Structure of sintered bearings
Sintered bearings are named after their method of manufacture. They usually consist of bronze powder, which is compressed under high pressure and high temperatures. This process is called sintering. Due to the grain size of the powder, the bearing has pores after production. They serve a similar purpose to the lubrication channels in solid bearings. The sintered bearings are soaked in oil, which then settles in the pores. In operation, the oil in the sintered bearing is heated by the frictional heat and loses viscosity. This makes it more fluid and releases it from the pores. The bearing position is lubricated. Sintered bearings are relatively cost-effective and can also be manufactured in thicker wall thicknesses. Due to their mode of operation, they are particularly suitable for bearing positions with higher rotational speeds and rather less for slow swivel movements.
Structure of metal composite bearings
Metal composite bearings consist of several interconnected materials that have different specifications. Metal composite bearings usually consist of a metal sheet rolled into shape. The sheet metal is coated with a sliding-optimised plastic layer, which then provides the sliding properties of the bushing on the inside. PTFE or POM are frequently used as sliding materials. PTFE has such good sliding properties that the bushings with PTFE coating do not require additional lubrication with grease or oil. The disadvantage: PTFE is so soft and slides so well that it is difficult to fix and very susceptible to mechanical stress. To counteract these effects, the soft material is rolled onto the specially pre-treated sheets before they are rolled into bushing form. To ensure that the PTFE adheres to the sheet after rolling, a layer of porous bronze is often sintered on beforehand.
Metal composite bearings are relatively cost-effective, are suitable for various applications and, depending on the design, do not require additional lubrication. Depending on the design, corrosion may occur in humid environments. In addition, the extremely thin gliding layer is relatively sensitive to mechanical stress.
Structure of composite plain bearings
Composite plain bearings are also a composite of different materials. In practice, however, this is understood to mean plain bearings consisting of fibre composites. For this purpose, for example, mineral (glass, carbon), natural (cotton) or plastic fibres are woven together with synthetic resins and other additives and sometimes pressed together under high temperatures and pressure. This results in high-strength bearings whose strength can even approach that of metallic bearings, depending on the type of load. Different winding and weaving techniques can also be used to create different layers, which in turn have different specifications. A robust fabric often serves as the outer shell, while an inner layer optimised for sliding properties reduces friction in the bearing.
Composite plain bearings can support very high loads and are therefore mainly used in large equipment such as agricultural, construction and mining machinery. Depending on the design, they may require additional lubrication. However, many variants are also suitable for dry operation. Compared to solid metal bushings, they are often less cost-effective in larger dimensions and are also corrosion-free and optionally lubrication-free.

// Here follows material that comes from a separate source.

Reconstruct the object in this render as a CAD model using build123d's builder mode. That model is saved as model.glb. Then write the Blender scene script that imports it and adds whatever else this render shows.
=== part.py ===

Structure of plain bearings made of solid plastic
Plain bearings made of solid plastic, sometimes also called polymer plain bearings, are – as the name suggests – made of plastic. These are often injection moulded or bar stock components. 3D printing or laser sintering are also common manufacturing processes. Many plastics are suitable for use in plain bearings. Depending on the type, they also have other specifications, such as high chemical resistance or resistance to high temperatures up to approx. 300°C. Since these plastics are available in pellet form before processing, they can be mixed relatively easily with other ingredients such as fibres or fillers, as well as additives. This mixture of materials is then fused in the processing stage. This results in components whose specifications go beyond those of the plastics originally used. In this way, very strong or exceptionally sliding plain bearings can be produced.
The advantage of these plain bearings lies in their homogeneous structure. The more robust support material and the sliding material are not in the form of separate layers, but are distributed throughout the component. In addition, the low-cost manufacturing process is suitable for particularly large quantities. Most plastic plain bearings also do not require additional lubrication.